Only one span of the listing below is wanted: the lines from the one with "neckline(fronts[side], BRAID_STOPS[side]) for" through the one with "cad_parts[node].hide_render = cad_parts[node].hide_viewport", reproduced exactly, both ends kept.

☆ ☆ ☆ ☆

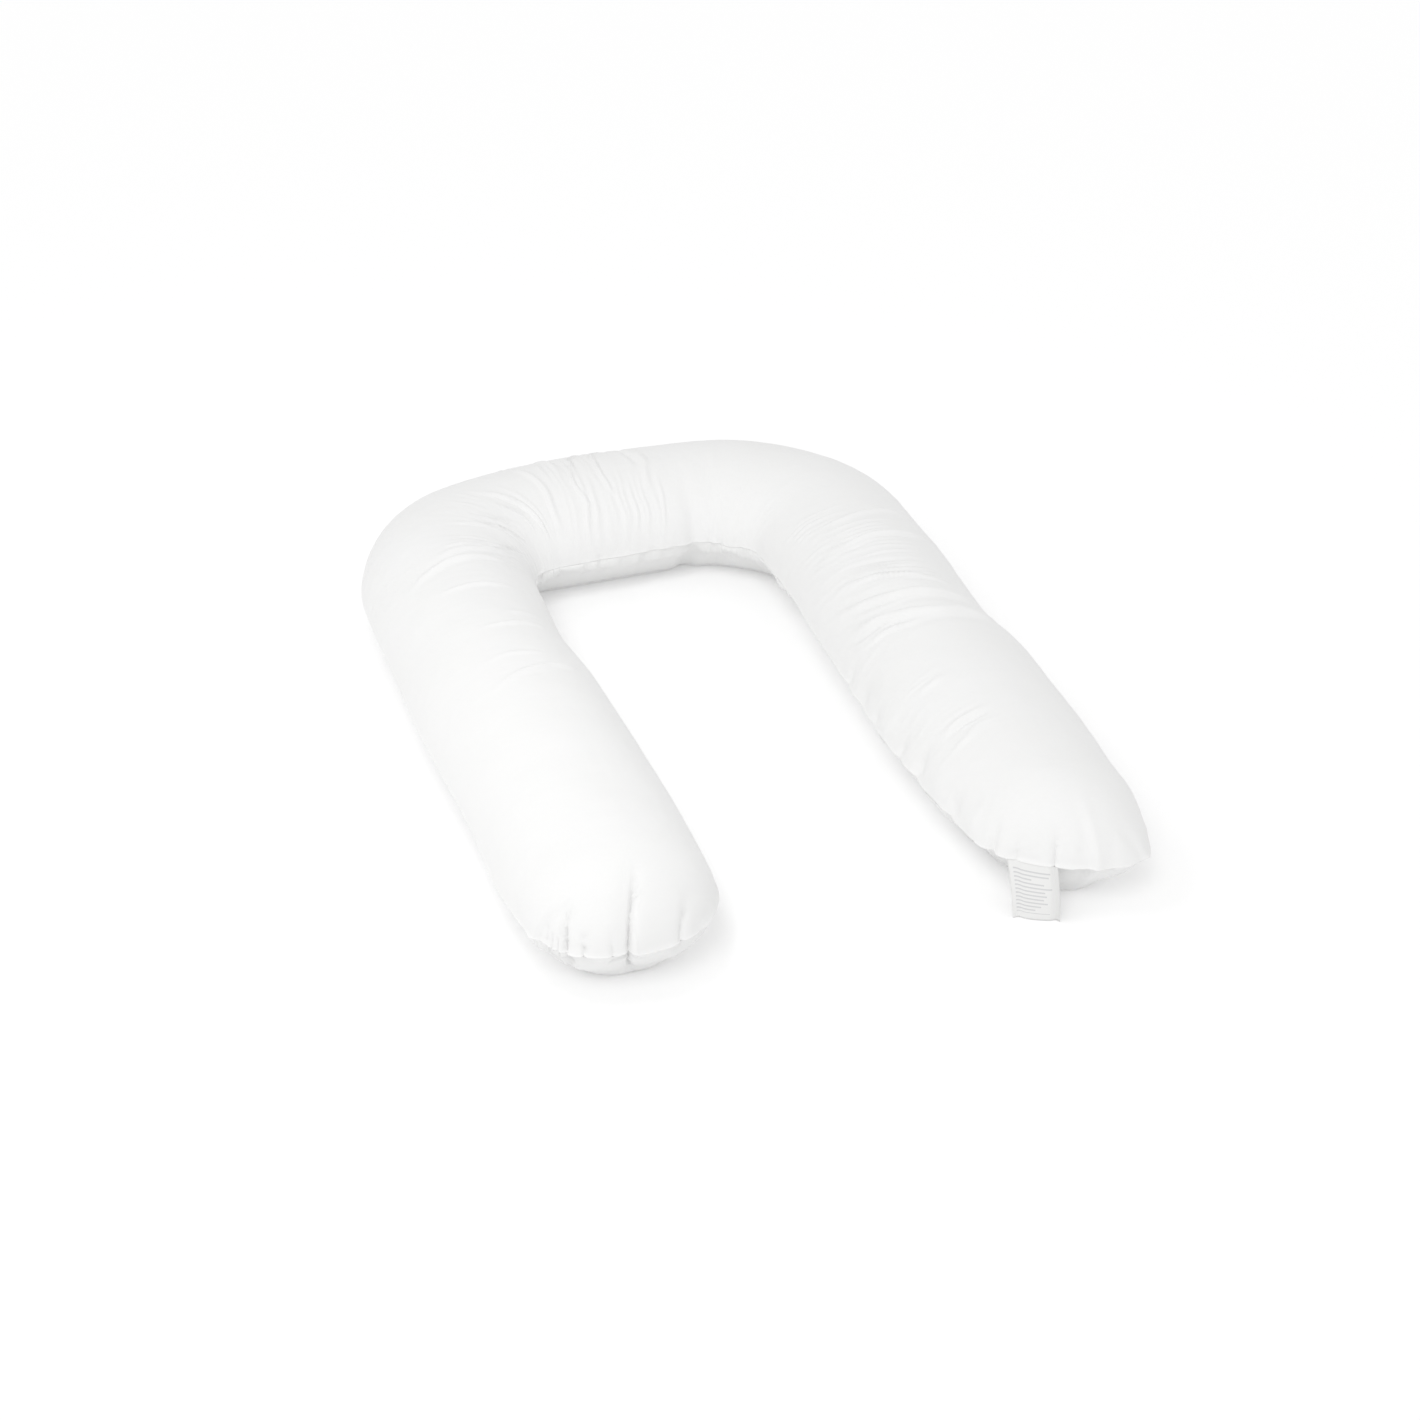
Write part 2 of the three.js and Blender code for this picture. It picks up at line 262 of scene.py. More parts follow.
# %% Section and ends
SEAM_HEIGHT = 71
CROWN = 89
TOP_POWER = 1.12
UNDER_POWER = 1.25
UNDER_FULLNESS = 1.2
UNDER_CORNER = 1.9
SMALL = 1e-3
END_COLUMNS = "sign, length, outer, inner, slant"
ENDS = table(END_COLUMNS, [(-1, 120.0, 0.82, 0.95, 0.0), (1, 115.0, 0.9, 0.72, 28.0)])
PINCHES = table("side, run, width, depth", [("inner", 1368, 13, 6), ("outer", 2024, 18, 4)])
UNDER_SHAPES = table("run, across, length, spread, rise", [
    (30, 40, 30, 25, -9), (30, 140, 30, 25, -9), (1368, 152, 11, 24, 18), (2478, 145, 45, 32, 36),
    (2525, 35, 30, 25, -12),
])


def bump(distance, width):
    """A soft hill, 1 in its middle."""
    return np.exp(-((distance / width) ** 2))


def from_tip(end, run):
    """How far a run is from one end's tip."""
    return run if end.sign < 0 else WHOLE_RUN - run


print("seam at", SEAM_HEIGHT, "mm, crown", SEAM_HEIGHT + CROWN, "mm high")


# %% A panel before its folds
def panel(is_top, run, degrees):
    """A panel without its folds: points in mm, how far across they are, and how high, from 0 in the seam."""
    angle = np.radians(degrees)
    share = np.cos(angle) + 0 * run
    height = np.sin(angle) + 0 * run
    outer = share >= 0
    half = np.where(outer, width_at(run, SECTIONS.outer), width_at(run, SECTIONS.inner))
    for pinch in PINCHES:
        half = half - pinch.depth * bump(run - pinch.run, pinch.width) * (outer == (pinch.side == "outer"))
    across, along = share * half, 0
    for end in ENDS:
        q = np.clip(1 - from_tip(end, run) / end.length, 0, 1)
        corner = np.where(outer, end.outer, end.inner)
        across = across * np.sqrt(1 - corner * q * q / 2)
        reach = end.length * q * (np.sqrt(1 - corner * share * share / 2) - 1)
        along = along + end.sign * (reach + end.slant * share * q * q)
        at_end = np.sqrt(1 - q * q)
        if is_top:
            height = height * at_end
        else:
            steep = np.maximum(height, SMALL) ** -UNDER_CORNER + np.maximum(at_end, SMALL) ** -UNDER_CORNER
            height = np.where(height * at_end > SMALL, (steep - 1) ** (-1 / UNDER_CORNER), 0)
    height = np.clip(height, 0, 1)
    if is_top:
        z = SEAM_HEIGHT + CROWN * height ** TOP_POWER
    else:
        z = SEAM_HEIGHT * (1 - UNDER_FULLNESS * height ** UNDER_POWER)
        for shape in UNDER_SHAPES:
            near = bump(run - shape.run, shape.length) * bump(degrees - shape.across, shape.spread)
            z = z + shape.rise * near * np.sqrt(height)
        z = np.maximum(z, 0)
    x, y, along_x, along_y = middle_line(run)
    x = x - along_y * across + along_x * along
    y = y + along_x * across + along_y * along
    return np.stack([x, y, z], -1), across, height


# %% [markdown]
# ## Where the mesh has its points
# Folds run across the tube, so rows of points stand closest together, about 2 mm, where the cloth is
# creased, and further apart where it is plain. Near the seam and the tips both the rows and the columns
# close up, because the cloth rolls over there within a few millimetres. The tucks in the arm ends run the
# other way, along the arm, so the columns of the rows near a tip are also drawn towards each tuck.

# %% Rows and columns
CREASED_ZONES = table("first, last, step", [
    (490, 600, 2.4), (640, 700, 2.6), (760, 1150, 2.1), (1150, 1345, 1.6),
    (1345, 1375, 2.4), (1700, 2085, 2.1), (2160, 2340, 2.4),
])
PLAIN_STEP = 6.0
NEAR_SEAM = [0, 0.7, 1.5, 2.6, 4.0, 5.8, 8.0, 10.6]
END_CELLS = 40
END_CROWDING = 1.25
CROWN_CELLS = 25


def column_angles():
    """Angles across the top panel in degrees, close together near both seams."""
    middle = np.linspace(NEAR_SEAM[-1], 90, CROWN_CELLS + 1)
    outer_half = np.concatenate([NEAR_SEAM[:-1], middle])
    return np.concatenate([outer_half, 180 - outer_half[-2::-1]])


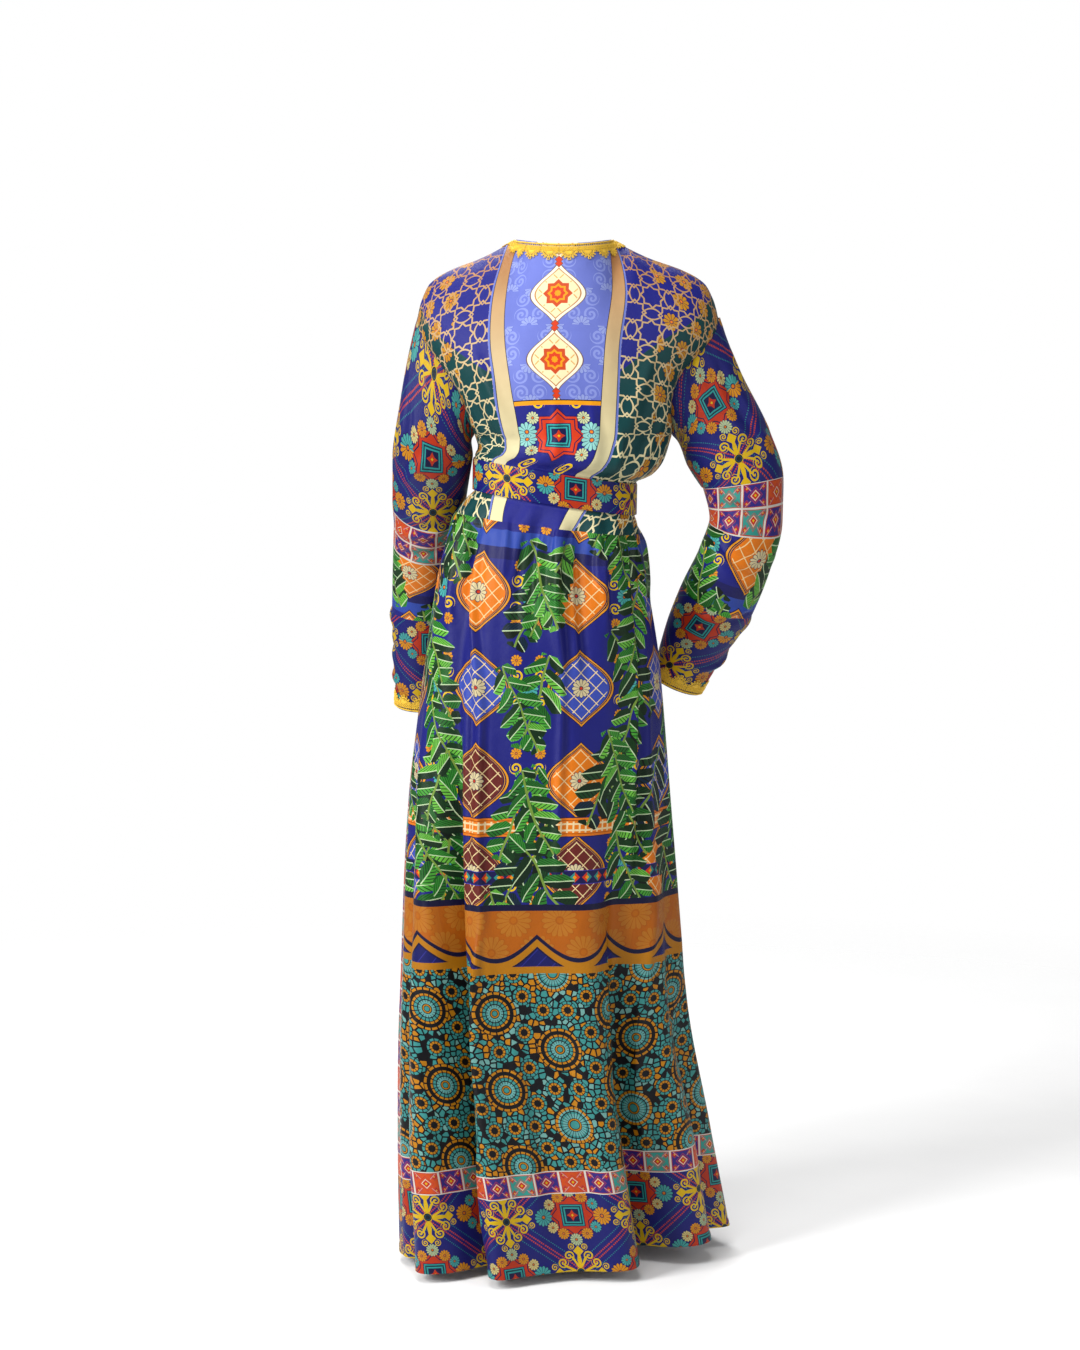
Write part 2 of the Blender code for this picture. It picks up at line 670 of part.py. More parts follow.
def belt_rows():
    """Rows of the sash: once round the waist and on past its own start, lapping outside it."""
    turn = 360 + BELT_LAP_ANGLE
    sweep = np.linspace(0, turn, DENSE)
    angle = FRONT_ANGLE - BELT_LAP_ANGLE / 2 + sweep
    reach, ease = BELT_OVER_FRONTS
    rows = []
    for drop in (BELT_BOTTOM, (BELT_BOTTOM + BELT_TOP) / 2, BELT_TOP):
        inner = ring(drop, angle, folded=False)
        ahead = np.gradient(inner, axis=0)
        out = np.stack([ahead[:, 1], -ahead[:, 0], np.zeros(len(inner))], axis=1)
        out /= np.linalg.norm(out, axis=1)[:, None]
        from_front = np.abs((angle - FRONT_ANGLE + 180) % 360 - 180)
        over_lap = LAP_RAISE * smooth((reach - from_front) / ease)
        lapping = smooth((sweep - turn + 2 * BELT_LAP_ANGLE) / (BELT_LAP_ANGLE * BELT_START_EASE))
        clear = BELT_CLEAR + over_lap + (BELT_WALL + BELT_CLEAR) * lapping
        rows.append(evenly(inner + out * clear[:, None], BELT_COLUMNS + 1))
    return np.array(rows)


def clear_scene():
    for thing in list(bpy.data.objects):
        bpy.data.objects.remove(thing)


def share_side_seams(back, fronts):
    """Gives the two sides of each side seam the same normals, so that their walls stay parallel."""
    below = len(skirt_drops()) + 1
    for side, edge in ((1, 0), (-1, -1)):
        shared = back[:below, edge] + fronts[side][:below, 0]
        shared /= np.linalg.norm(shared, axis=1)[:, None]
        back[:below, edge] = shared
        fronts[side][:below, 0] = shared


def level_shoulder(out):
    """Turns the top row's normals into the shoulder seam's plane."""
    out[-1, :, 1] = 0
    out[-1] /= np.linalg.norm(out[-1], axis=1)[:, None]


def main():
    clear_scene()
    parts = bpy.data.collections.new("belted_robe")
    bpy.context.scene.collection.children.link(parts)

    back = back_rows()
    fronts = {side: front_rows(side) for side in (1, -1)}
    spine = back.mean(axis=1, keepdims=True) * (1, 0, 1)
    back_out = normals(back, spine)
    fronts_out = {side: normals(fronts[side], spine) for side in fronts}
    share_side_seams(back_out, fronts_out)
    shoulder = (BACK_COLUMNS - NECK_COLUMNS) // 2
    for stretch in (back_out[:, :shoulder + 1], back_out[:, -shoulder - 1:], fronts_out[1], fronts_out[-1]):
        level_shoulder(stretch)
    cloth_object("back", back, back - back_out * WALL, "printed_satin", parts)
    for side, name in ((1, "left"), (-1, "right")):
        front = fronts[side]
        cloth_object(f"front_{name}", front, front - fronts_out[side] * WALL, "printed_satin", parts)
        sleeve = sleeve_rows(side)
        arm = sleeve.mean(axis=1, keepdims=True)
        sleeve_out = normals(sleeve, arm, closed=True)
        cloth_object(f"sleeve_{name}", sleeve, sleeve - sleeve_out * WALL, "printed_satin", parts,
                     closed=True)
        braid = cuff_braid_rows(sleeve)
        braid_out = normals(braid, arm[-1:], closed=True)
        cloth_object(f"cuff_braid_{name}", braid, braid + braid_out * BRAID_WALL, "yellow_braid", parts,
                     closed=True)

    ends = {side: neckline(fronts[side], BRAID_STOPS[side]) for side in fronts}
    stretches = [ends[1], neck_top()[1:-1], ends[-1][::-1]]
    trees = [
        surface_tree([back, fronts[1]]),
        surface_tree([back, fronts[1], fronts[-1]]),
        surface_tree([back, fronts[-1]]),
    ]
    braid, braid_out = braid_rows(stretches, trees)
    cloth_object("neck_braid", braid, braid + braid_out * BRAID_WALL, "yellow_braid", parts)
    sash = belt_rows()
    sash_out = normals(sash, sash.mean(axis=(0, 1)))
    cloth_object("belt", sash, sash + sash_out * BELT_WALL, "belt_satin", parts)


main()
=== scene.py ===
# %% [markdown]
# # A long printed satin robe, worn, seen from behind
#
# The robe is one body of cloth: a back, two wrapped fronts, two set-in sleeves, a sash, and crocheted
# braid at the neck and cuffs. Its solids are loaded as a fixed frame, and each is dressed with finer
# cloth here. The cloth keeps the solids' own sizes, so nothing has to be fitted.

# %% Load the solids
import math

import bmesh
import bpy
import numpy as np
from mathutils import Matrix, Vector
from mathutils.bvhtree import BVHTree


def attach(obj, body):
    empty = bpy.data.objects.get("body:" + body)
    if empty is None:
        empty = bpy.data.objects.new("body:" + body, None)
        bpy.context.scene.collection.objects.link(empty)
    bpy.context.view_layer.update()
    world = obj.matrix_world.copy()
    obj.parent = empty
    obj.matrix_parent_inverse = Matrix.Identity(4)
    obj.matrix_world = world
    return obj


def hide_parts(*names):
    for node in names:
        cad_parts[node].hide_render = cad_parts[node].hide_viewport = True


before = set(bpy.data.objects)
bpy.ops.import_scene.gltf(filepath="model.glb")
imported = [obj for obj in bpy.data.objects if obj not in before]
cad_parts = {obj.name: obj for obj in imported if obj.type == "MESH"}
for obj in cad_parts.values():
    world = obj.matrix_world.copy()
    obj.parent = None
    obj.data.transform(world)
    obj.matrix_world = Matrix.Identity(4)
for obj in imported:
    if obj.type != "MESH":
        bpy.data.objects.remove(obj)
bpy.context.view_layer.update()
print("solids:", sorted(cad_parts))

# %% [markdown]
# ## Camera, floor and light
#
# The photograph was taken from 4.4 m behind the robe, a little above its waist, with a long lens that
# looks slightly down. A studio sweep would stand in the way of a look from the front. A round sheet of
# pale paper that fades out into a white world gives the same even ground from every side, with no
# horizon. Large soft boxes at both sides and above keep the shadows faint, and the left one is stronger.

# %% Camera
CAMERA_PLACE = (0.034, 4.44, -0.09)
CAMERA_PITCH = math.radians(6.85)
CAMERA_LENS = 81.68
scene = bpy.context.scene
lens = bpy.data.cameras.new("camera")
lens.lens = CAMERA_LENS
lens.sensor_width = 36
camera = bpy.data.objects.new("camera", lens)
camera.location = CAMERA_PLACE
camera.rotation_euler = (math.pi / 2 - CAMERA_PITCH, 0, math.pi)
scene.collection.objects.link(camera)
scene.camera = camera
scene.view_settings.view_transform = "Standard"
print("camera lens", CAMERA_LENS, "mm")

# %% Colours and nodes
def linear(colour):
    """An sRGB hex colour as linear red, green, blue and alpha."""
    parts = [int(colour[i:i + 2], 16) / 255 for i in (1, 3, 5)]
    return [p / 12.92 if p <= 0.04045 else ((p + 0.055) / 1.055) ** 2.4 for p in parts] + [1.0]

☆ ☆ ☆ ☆

Worked answer –
    ends = {side: neckline(fronts[side], BRAID_STOPS[side]) for side in fronts}
    stretches = [ends[1], neck_top()[1:-1], ends[-1][::-1]]
    trees = [
        surface_tree([back, fronts[1]]),
        surface_tree([back, fronts[1], fronts[-1]]),
        surface_tree([back, fronts[-1]]),
    ]
    braid, braid_out = braid_rows(stretches, trees)
    cloth_object("neck_braid", braid, braid + braid_out * BRAID_WALL, "yellow_braid", parts)
    sash = belt_rows()
    sash_out = normals(sash, sash.mean(axis=(0, 1)))
    cloth_object("belt", sash, sash + sash_out * BELT_WALL, "belt_satin", parts)


main()
=== scene.py ===
# %% [markdown]
# # A long printed satin robe, worn, seen from behind
#
# The robe is one body of cloth: a back, two wrapped fronts, two set-in sleeves, a sash, and crocheted
# braid at the neck and cuffs. Its solids are loaded as a fixed frame, and each is dressed with finer
# cloth here. The cloth keeps the solids' own sizes, so nothing has to be fitted.

# %% Load the solids
import math

import bmesh
import bpy
import numpy as np
from mathutils import Matrix, Vector
from mathutils.bvhtree import BVHTree


def attach(obj, body):
    empty = bpy.data.objects.get("body:" + body)
    if empty is None:
        empty = bpy.data.objects.new("body:" + body, None)
        bpy.context.scene.collection.objects.link(empty)
    bpy.context.view_layer.update()
    world = obj.matrix_world.copy()
    obj.parent = empty
    obj.matrix_parent_inverse = Matrix.Identity(4)
    obj.matrix_world = world
    return obj


def hide_parts(*names):
    for node in names:
        cad_parts[node].hide_render = cad_parts[node].hide_viewport = True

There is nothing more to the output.